El ventilador fétido
La propensión de los actores de teatro a identificarse con el personaje del libreto de la obra representada durante muchas funciones es menos peligrosa que la tendencia de los profesionales del poder a metabolizar sus cargos públicos y a confundir su identidad personal con el papel que les ha sido asignado en el reparto político. El misterioso síndrome de La Moncloa que viene aquejando a los inquilinos -provisionales por definición- de la residencia presidencial desde los comienzos de la transición no es probablemente sino la enfermedad gremial de la gente repentinamente transportada a la cumbre del poder; la lógica de una situación en sí misma patógena suele ser reforzada por la cortesanía aduladora y la autocensura intimidada de las personas que trabajan a sus órdenes o que esperan sus favores. El resultado es que el titular de la más alta responsabilidad ejecutiva del Estado termina contemplándose en el espejo como la encarnación terrenal del arquetipo de presidente del Gobierno, mesías aguardado desde los orígenes de los tiempos. Los regímenes autoritarios y caudillistas no poseen la exclusiva de esas transformaciones milagrosas: la experiencia española enseña que tan portentoso fenómeno también se da en los sistemas democráticos.
Abstracción hecha del ritmo de incubación de la dolencia, de la intensidad de sus manifestaciones y de la eventual reversibilidad de sus secuelas, parece indudable que Aznar es víctima de un brote galopante y agudo del célebre síndrome desde el comienzo de su mandato con mayoría absoluta. Los síntomas son evidentes: los airados denuestos del presidente del Gobierno cuando los socialistas le toman la delantera en algún asunto (sea el pacto antiterrorista, el futuro de la UE, la reforma del IRPF o la financiación autonómica); las destempladas contestaciones a los portavoces de la oposición en las sesiones parlamentarias de control; las estrategias desplegadas para coartar la independencia del Poder Judicial (las competencias del Supremo en el caso Liaño) y para instrumentalizar a su servicio al ministerio fiscal (el caso Piqué); la ensoñación de que el trato del presidente del Gobierno español con sus homólogos de otros países tiene caracter personal y no institucional (la fraternal amistad con Bush tres horas después de conocerle) y de que sus viajes al extranjero le convierten en un experto en política internacional; la patrimonialización excluyente del banco de datos de la Administración del Estado como fuente de sabiduría personal; la intemperancia tabernaria con los periodistas cuando sus preguntas resultan incómodas o le obligan a réplicas comprometedoras.
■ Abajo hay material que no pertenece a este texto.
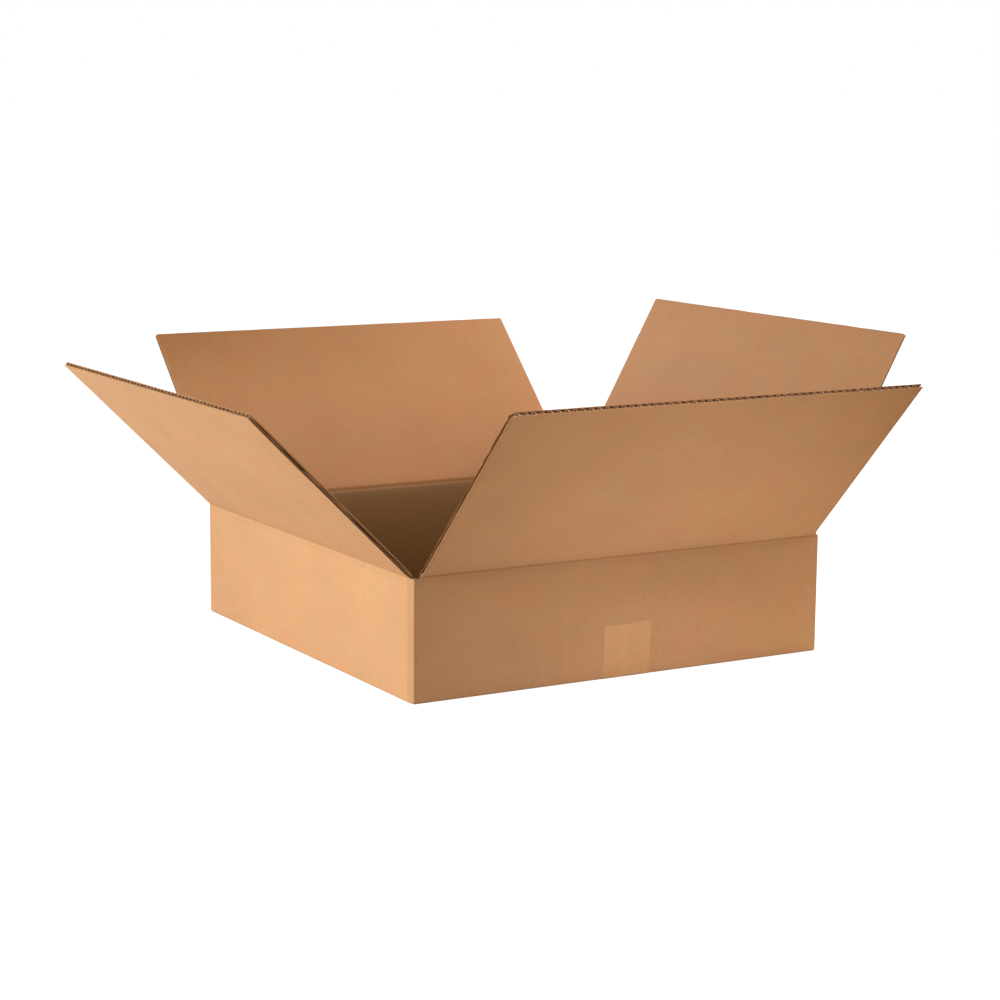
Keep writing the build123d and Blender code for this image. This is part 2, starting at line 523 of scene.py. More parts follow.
def add_fluting(pile, place, across, along, start, tone=1.0):
    """Waved paper: depth = board / 2 - height * cos(2 pi * place / pitch).

    place is measured along the flat sheet, so that the waves run on from the
    walls into the flaps. The paper's thickness is measured across its slope.
    """
    size = sizes()
    height = size.board / 2 - size.liner - size.fluting / 2 + fluting_overlap
    turns = 2 * pi * (across + start) / size.flute_pitch
    middle = size.board / 2 - height * np.cos(turns)
    slope = 2 * pi * height / size.flute_pitch * np.sin(turns)
    half = size.fluting / 2 * np.sqrt(1 + slope**2)
    sheet = sheet_grid(across + start, along, fluting_shift)
    near, far = (place(across, along, middle + side * half) for side in (-1, 1))
    pile.add(near, far, sheet, fluting_finish, tone)


def wave_columns(low, high, start):
    """Places from low to high, with the same number in each wave, in step with the waves."""
    step = sizes().flute_pitch / columns_per_wave
    first = np.ceil((low + start) / step + least_step) * step - start
    inner = np.arange(first, high - least_step * step, step)
    return np.concatenate([[low], inner, [high]])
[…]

La conferencia de prensa dada por el presidente del Gobierno al concluir la cumbre de Gotemburgo fue un muestrario de esos síntomas. El autoritario empeño de Aznar por imponer como verdad revelada la historia oficial de las negociaciones europeas sobre la ampliación comunitaria trasluce su resistencia a promover un libre debate nacional en torno al futuro de la UE, reflejo tal vez de la inseguridad de sus posiciones. Todavía más significativas fueron las respuestas de Aznar a las preguntas relacionadas con la insuficiente lucha del Gobierno del PP contra la corrupción en España: desde las reticencias a la firma del Convenio Civil y Penal del Consejo de Europa hasta el entorpecimiento por el ministro de Justicia -a través del fiscal general del Estado- de las investigaciones de la Fiscalía Anticorrupción, pasando por el retraso en la publicación del informe Greco.
Aunque antes se hablaba de 'esas cosas' y 'eran ciertas', contestó a la prensa el presidente del Gobierno, la corrupción despareció hace 'cinco o seis años'. La guinda de esa insatisfactoria réplica (desconocedora de que la corrupción no tiene fronteras temporales, nacionales o ideológicas) fue la descarada amenza de aplicar el ventilador sobre las letrinas socialistas ('el que lo plantee, que lo plantee con todas sus consecuencias'), como si los delitos ajenos del pasado sirvieran de eximente a los delitos propios del presente. La proclividad de Aznar a embanderarse indebidamente con la Constitución al menor pretexto también le llevó a sostener que sólo una reforma de la norma fundamental podría impedir las interferencias del Gobierno sobre las actuaciones de la Fiscalía Anticorrupción; una torpe y maliciosa confusión entre el procedimiento constitucional para designar al fiscal general y el deber que incumbe al ministerio público de defender los derechos de los ciudadanos y la independencia de los tribunales según los principios de legalidad e imparcialidad.